World-class Jazz and Blues on the slopes of Volcan Baru in the valley of rainbows and eternal spring.

Here’s the line up

Blues:Mitch Woods (US), Johnny Sansone (US), Andy Egert (CH) with Bob Stroger (US), Sharrie Williams&The Wiseguys (US), Ron Hacker (US).


Jazz: Carlos Ubarte quartet with Idania Dowman (PA), Saskia Laroo (NL) with Salsa Bop, The Smoking Time Jazz Club (US), Betty Bryant (US), Rigoberto Coba Big Band (PA)

A special concert with Jazz lady Betty Bryant and friends will take place at the BCP theatre in Boquete on Thursday evening, March  1

There will be a FREE opening show for the general public  in Boquete central park on Friday, March 2 followed by parties at local restaurants and hotels in Boquete and then a two dayopen-air festival in the Valle Escondido amphitheatre on March 3 & 4.

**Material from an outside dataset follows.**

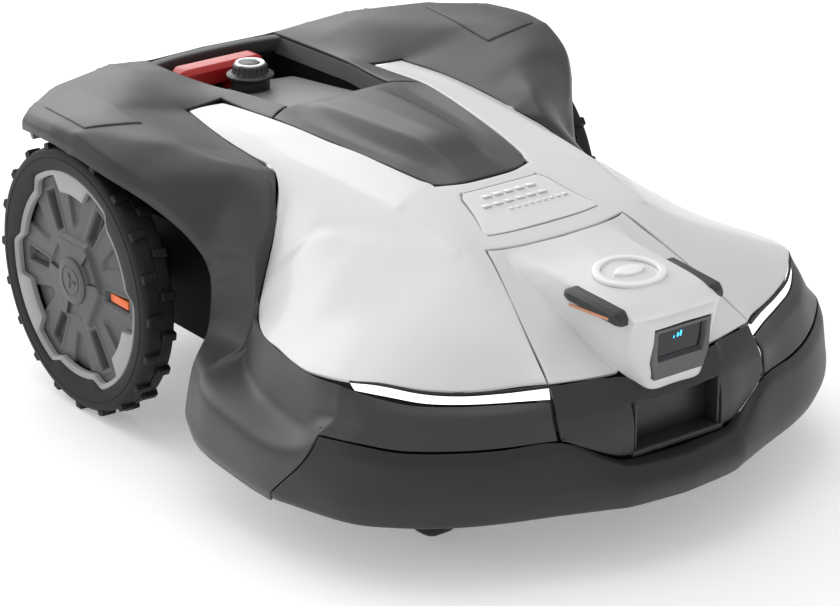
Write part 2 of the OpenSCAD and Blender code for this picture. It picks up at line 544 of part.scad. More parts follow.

Festival tickets can be booked online and  tickets are sold locally at Mailboxes ETC. in Boquete.. Tickets for the open air March 3 and 4, are:…day ticket; $20 adult, $ 5 students and minors. 2 day festival pass: $30 adults, $7.50 students and  minors

Ticket price for the Betty Bryant concert on, March 1.: $ 13. www.boquetejazzandbluesfestival.com

www.es.boquetejazzandbluesfestival.com

The Boquete Jazz&Blues Festival Foundation is a non-commercial, all-volunteer, not-for-profit organization. Which does its work for the love of music, and to enhance cultural life in the  community and to realize  a vision of putting Boquete firmly on the Jazz and Blues map.